Yes - it might seem funny when your rating goes down after earning a great duplicate score, but that is by design. The proper perspecitve is that you are competing against the cards - bad cards cause your rating to go down, good ones cause it to go up. If you play the bad cards better than everyone else, then your rating will go down less for these cards than theirs will, and if you play the good cards better than everyone else, then your rating will go up more for these cards than theirs will. As you continue to play, your rating will tend to reflect your skill level.
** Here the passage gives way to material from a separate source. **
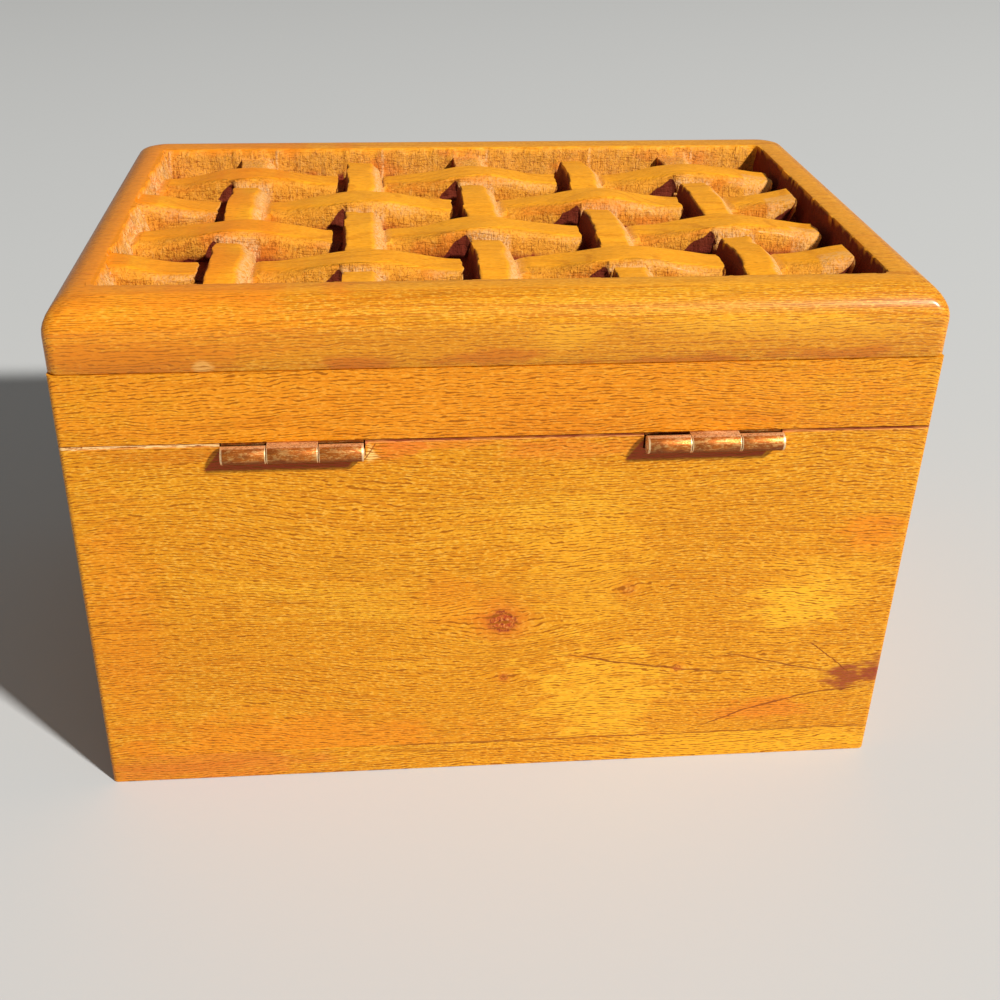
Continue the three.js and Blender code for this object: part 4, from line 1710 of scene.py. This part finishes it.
@dataclass
class ButtHinge:
    """One brass butt hinge: two leaves, a pin and six slotted wood screws."""

    side: str
    brass: bpy.types.Material
    rim_brass: bpy.types.Material
    screw_brass: bpy.types.Material
    edge_angle: float = 50.0
    leaf_angle: float = 30.0
    pin_angle: float = 35.0
    screw_angle: float = 30.0
    edge_ease: float = 0.14
    rim_ease: float = 0.65
    rim_from: float = 76.7
    rim_slopes: tuple[float, float] = (0.1, 0.98)
    slot_width: float = 0.5
    slot_depth: float = 0.45
    slot_rim: float = 0.02
    shank_radius: float = 1.1
    tip_length: float = 1.6
    pin_dome: tuple[tuple[float, float], ...] = ((0.0, 0.0), (0.04, 0.45), (0.16, 0.8), (0.34, 1.0))
    pin_steps: int = 28
    head_segments: int = 28
    head_ease: float = 0.12
    head_edge: float = 0.1
    tip_radius: float = 0.12
    screws: int = 3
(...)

Because of the way the rating system is designed, fluxuations in a player's rating are a natural consequence. It would not be unusual, for example, for a players rating to swing 20 points over 5 board session. Also, when you are new (less than 500 experience), your rating changes are amplified to help your rating converge quicker, making even greater swings possible. In general, a player does not have short term control of his rating. Remember, for a single board, your rating can still go down even if you play it perfectly. (However, it is important to remember too that it will go down by less than it would had you played it worse.) Overall, we estimate that it takes appoximately 500 boards for a rating to converge, and that ratings are accurate to within +/- 50 points. This number assumes that the majority of the players you play with already have seasoned ratings. Since Swan is relatively new, many players do not have seasoned ratings, which means it can take even more boards for an accurate rating.

A happy thought :-)

One final note: Since short term rating changes are meaningless, and since there is no statistical advantage to choosing certain partners or opponents, we feel our rating system reduces players' sensitivity to their ratings, making Swan Games a friendlier place to play online bridge.